------ Records for the exercise ------

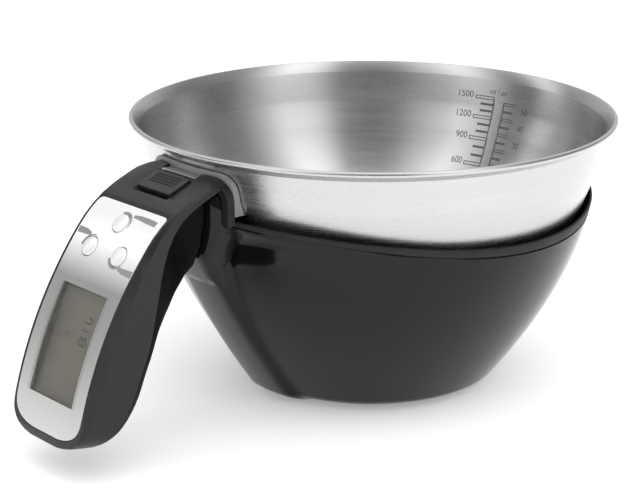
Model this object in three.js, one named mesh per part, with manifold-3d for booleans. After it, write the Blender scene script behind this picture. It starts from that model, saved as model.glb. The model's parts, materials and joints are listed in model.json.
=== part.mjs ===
// Kitchen scale: a steel mixing bowl stands on a weighing platform inside a black plastic shell.
// A curved handle grows out of the shell and carries the display, the buttons and the release.
// Millimetres, +Z up, the handle points towards -X.
import * as THREE from 'three';
import { mergeVertices } from 'three/addons/utils/BufferGeometryUtils.js';
import Module from 'manifold-3d';

// ---- clearances and walls
const fit = 0.3;               // gap between neighbouring solids
const slideGap = 0.4;          // gap round anything that moves
const shellWall = 1.4;
const linerWall = 1.0;
const caseWall = 2.2;          // handle casing
const bowlWall = 0.8;

// ---- bowl
const rimRadius = 105;
const rimHeight = 118.5;
const rimBead = 1.2;           // radius of the rolled edge
const flangeWidth = 3.8;       // from the wall to the outside of the rolled edge
const bowlFloorRadius = 40;
const bowlFloorHeight = 43.2;  // underside of the floor
const bowlShoulderHeight = rimHeight - 30;
const bowlShoulderInset = 11;  // rim radius less the radius at the shoulder
const wallTaper = 3.4;         // rim wall radius less the radius half way down the wall

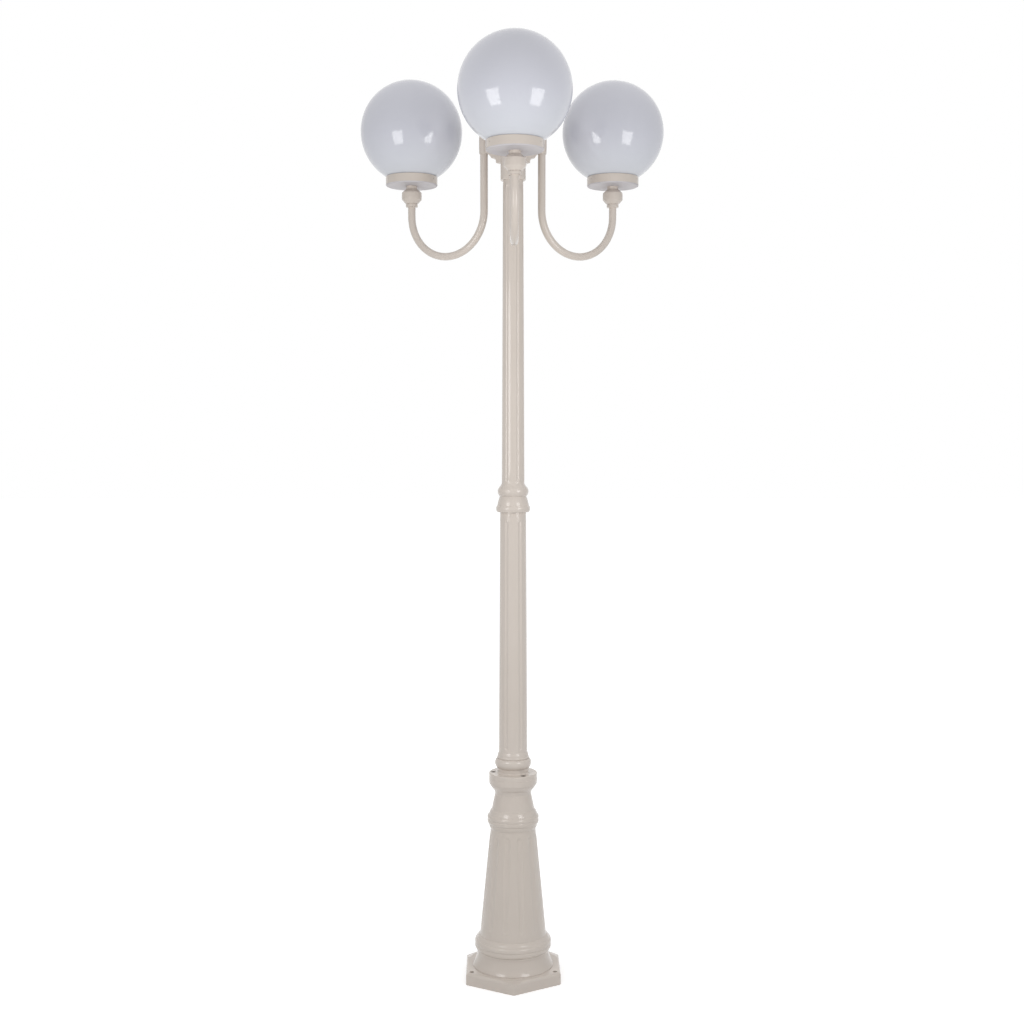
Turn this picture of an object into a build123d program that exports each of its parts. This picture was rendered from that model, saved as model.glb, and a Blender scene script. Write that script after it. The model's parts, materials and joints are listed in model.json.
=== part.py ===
from build123d import *
import os
from math import cos, hypot, radians, sin, sqrt

# A garden lamp post with three opal globes on swan-neck arms.
# Millimetres, +Z up, origin at the centre of the foot's underside, front globe towards -Y.
# Lengths run up the post one after another, and the heights further down are worked out from them.

# ---------------------------------------------------------------- whole post
globe_diameter = 300.0
head_reach = 345.0
front_angle = 270.0
head_spacing_angle = 120.0
head_turns = {
    "front": front_angle,
    "left": front_angle - head_spacing_angle,
    "right": front_angle + head_spacing_angle,
}

# fits
slip_fit = 0.15
thread_fit = 0.1
touch_clearance = 0.35

# ---------------------------------------------------------------- pedestal
plate_across_flats = 274.0
plate_thickness = 34.5
plate_corner_radius = 10.0
plate_edge_radius = 8.0
anchor_corner_distance = 19.2
anchor_hole_diameter = 13.0
anchor_turns = (90.0, 210.0, 330.0)
corner_facet_turns = (30.0, 150.0, 270.0)
corner_facet_length = 23.0
corner_facet_drop = 7.0

skirt_step_length = 2.0
skirt_foot_radius = 118.0
skirt_length = 41.5
skirt_top_radius = 103.3
skirt_hollow = 2.8
base_step_length = 5.0
base_step_radius = 105.5
base_bead_length = 32.5
base_bead_bulge = 4.2
base_shoulder_length = 11.0
body_foot_radius = 96.5
body_foot_bulge = 1.2
body_length = 313.5
body_top_radius = 65.9
body_line_length = 13.5
body_line_radius = 66.6
body_line_bulge = 1.2
neck_ring_length = 27.5
neck_ring_radius = 70.8
neck_ring_bulge = 3.3
neck_shoulder_length = 16.0
neck_foot_radius = 62.5
neck_foot_bulge = 0.9
neck_length = 45.5
neck_top_radius = 53.0
neck_cove_length = 12.5
neck_cove_radius = 57.0
neck_cove_hollow = 0.3

flange_ogee_length = 16.5
flange_ogee_foot_radius = 58.3
flange_ogee_bulge = 1.3
flange_line_step = 1.6
flange_radius = 70.9
flange_thickness = 17.0
flange_edge = 0.8
flange_swell = 0.8
flange_side_bulge = 0.4

pedestal_wall = 8.5
neck_cavity_wall = 10.5
cable_bore_taper = 12.5
cable_bore_radius = 28.0
cable_bore_web = 12.5

body_flute_count = 12
body_flute_half_width = 11.5
body_flute_depth = 2.4
body_flute_low_margin = 22.5
body_flute_high_margin = 15.0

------

Give again, word for word, only the lines running from the line with "Turn this picture" through the line with "# Lengths run"; include both of those lines.

Turn this picture of an object into a build123d program that exports each of its parts. This picture was rendered from that model, saved as model.glb, and a Blender scene script. Write that script after it. The model's parts, materials and joints are listed in model.json.
=== part.py ===
from build123d import *
import os
from math import cos, hypot, radians, sin, sqrt

# A garden lamp post with three opal globes on swan-neck arms.
# Millimetres, +Z up, origin at the centre of the foot's underside, front globe towards -Y.
# Lengths run up the post one after another, and the heights further down are worked out from them.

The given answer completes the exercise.